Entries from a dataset
• • • • • • •

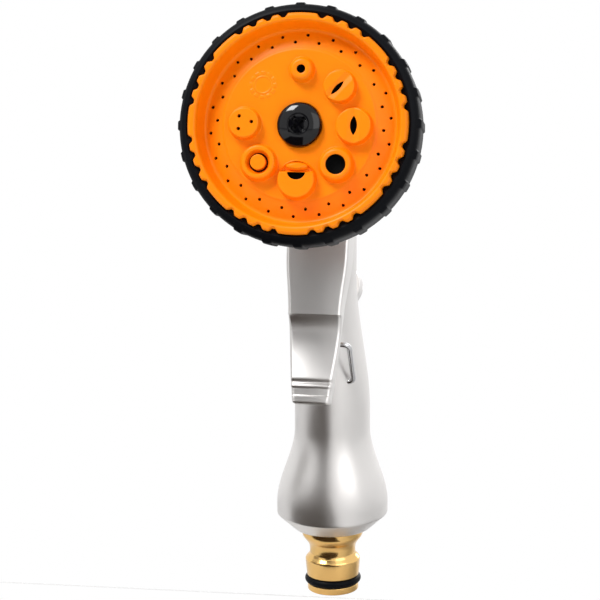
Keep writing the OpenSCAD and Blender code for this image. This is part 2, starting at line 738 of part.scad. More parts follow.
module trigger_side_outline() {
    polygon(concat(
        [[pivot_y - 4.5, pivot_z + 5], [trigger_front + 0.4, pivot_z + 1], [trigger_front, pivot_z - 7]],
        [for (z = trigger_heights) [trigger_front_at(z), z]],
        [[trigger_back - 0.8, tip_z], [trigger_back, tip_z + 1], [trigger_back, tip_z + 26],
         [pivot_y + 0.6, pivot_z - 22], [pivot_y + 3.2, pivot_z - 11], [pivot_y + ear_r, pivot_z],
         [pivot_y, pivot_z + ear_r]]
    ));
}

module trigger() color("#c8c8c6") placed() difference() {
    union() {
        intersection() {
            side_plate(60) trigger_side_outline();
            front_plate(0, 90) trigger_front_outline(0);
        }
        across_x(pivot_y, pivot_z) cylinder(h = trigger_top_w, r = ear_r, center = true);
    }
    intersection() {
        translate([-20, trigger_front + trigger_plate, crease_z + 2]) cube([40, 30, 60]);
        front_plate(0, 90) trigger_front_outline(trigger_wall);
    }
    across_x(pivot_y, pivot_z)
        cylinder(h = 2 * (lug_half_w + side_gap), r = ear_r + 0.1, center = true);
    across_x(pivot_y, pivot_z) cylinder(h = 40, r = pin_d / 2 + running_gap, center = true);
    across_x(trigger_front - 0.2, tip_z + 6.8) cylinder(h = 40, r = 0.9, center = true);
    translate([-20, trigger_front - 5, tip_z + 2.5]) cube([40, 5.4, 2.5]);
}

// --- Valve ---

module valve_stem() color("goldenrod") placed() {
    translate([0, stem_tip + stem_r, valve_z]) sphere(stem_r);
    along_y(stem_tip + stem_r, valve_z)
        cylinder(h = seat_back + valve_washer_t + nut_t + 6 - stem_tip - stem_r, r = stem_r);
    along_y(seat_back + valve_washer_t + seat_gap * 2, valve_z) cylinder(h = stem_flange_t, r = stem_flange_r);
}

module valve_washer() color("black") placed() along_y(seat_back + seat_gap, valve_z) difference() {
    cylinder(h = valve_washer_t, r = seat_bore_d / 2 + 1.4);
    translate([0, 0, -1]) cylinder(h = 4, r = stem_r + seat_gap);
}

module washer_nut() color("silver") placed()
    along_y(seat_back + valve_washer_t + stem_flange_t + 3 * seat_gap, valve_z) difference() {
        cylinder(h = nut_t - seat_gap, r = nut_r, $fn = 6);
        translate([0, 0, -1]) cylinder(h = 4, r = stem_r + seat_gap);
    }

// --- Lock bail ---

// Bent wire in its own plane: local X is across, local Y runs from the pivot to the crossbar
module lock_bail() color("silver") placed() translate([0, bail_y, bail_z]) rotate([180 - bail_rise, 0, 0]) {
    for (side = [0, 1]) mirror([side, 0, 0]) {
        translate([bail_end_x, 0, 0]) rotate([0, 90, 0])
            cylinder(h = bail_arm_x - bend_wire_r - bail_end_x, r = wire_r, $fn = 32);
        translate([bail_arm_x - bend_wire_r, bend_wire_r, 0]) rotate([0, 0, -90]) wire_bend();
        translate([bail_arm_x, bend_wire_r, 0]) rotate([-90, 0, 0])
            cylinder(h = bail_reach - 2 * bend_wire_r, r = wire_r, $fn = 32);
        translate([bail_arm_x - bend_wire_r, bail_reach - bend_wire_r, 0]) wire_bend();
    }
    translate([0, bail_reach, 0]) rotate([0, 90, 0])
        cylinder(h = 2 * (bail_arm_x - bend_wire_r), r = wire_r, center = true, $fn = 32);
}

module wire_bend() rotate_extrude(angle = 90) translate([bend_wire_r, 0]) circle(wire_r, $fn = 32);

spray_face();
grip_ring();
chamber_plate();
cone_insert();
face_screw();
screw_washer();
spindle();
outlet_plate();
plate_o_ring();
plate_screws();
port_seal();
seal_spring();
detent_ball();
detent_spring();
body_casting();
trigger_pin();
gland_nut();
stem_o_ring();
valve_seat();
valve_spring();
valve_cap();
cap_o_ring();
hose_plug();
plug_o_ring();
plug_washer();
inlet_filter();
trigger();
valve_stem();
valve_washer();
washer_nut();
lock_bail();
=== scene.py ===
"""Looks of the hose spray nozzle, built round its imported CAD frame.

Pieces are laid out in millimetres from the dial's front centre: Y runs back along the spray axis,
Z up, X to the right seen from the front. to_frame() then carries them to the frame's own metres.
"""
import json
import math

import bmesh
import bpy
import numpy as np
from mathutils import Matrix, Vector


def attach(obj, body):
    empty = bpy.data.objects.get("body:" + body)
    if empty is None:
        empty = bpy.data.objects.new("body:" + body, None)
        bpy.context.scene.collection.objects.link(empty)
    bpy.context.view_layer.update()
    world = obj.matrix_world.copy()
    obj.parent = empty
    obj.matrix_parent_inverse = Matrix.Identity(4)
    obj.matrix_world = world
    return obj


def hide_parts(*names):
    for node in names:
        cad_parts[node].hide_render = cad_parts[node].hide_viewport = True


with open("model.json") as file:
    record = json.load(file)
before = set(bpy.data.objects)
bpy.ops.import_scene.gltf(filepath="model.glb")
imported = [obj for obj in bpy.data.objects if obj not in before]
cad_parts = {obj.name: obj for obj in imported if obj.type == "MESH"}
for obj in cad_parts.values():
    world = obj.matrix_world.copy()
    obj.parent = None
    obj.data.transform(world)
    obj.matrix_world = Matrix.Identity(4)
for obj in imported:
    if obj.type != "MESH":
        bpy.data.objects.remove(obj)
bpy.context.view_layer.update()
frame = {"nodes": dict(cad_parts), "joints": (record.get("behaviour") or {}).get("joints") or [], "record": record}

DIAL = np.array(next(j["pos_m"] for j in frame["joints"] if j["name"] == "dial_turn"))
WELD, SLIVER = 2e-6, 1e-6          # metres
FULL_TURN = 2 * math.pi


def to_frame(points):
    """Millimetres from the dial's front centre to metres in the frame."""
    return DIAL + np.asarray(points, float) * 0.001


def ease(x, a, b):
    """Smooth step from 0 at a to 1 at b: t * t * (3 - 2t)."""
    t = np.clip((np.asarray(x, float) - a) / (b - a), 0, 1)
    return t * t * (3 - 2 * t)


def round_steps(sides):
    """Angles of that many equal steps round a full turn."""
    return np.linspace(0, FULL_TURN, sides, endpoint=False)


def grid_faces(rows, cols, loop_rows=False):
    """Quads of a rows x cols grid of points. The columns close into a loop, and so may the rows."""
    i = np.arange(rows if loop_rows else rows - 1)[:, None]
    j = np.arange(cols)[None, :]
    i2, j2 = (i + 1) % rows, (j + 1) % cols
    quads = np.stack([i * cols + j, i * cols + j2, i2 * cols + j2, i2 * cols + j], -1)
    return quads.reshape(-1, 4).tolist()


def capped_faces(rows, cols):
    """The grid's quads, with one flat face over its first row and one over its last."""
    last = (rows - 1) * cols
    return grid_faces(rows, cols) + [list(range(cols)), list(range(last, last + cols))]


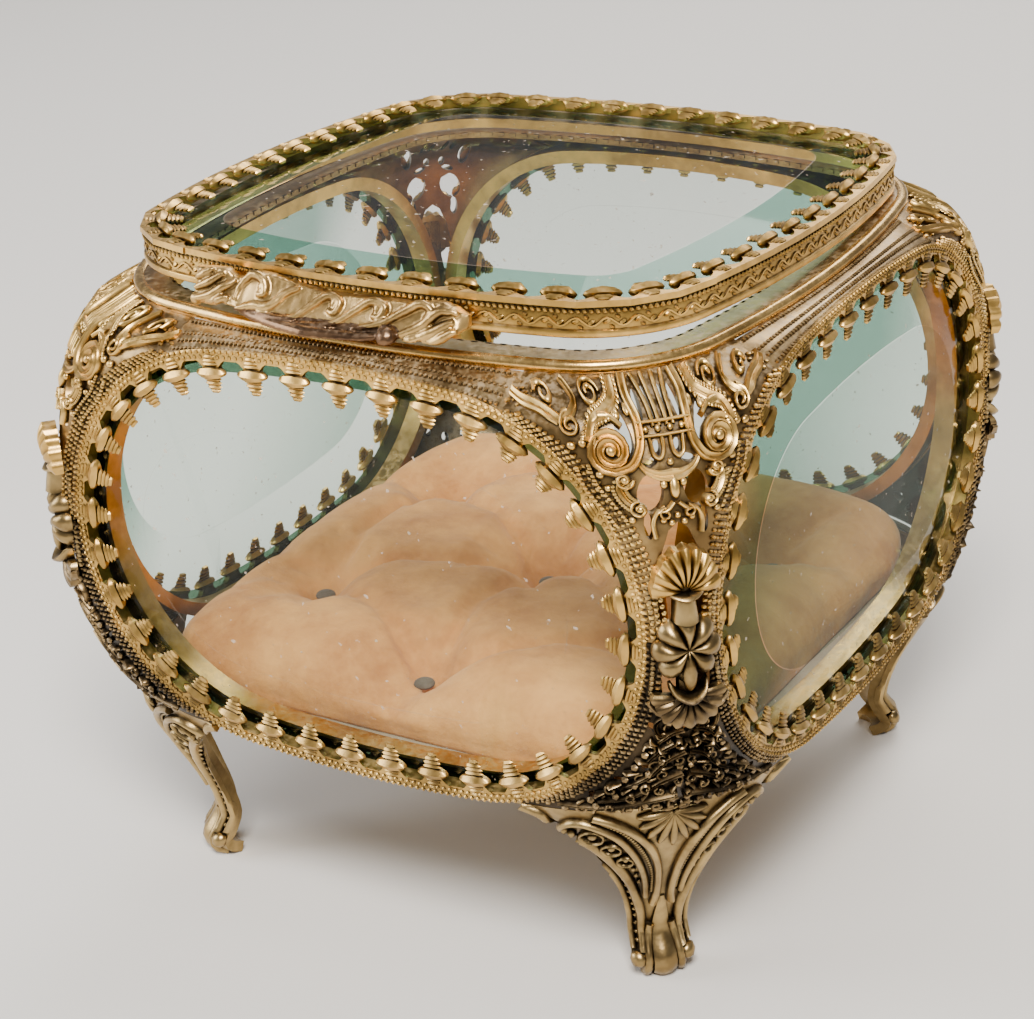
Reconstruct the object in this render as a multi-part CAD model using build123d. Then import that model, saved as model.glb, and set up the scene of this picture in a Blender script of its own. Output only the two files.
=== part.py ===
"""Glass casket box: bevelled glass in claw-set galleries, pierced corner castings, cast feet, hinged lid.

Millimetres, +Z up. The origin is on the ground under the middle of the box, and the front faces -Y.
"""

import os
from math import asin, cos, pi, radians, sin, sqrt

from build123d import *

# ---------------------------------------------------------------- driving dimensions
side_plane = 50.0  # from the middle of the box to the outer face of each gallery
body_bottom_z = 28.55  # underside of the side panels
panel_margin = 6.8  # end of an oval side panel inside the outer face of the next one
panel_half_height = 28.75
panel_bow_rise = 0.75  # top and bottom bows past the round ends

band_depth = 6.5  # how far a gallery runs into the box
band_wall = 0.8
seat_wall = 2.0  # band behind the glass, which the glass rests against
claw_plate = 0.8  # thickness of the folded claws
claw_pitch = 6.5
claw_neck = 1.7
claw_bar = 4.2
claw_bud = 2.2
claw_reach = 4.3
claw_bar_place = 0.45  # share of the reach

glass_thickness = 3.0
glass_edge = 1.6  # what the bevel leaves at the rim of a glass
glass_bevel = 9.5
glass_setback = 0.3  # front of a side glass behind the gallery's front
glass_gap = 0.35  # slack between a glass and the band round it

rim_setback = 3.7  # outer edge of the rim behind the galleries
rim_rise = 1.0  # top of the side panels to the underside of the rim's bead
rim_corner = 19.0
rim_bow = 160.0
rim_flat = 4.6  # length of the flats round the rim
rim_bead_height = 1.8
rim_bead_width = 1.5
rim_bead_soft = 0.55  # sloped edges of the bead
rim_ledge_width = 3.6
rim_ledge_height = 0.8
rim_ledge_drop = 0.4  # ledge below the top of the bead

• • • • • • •

What is being asked:
Output exactly one stretch of the listing: from the line containing "if empty is" through the line containing "return DIAL +", both end lines included.

The reply:
    if empty is None:
        empty = bpy.data.objects.new("body:" + body, None)
        bpy.context.scene.collection.objects.link(empty)
    bpy.context.view_layer.update()
    world = obj.matrix_world.copy()
    obj.parent = empty
    obj.matrix_parent_inverse = Matrix.Identity(4)
    obj.matrix_world = world
    return obj


def hide_parts(*names):
    for node in names:
        cad_parts[node].hide_render = cad_parts[node].hide_viewport = True


with open("model.json") as file:
    record = json.load(file)
before = set(bpy.data.objects)
bpy.ops.import_scene.gltf(filepath="model.glb")
imported = [obj for obj in bpy.data.objects if obj not in before]
cad_parts = {obj.name: obj for obj in imported if obj.type == "MESH"}
for obj in cad_parts.values():
    world = obj.matrix_world.copy()
    obj.parent = None
    obj.data.transform(world)
    obj.matrix_world = Matrix.Identity(4)
for obj in imported:
    if obj.type != "MESH":
        bpy.data.objects.remove(obj)
bpy.context.view_layer.update()
frame = {"nodes": dict(cad_parts), "joints": (record.get("behaviour") or {}).get("joints") or [], "record": record}

DIAL = np.array(next(j["pos_m"] for j in frame["joints"] if j["name"] == "dial_turn"))
WELD, SLIVER = 2e-6, 1e-6          # metres
FULL_TURN = 2 * math.pi


def to_frame(points):
    """Millimetres from the dial's front centre to metres in the frame."""
    return DIAL + np.asarray(points, float) * 0.001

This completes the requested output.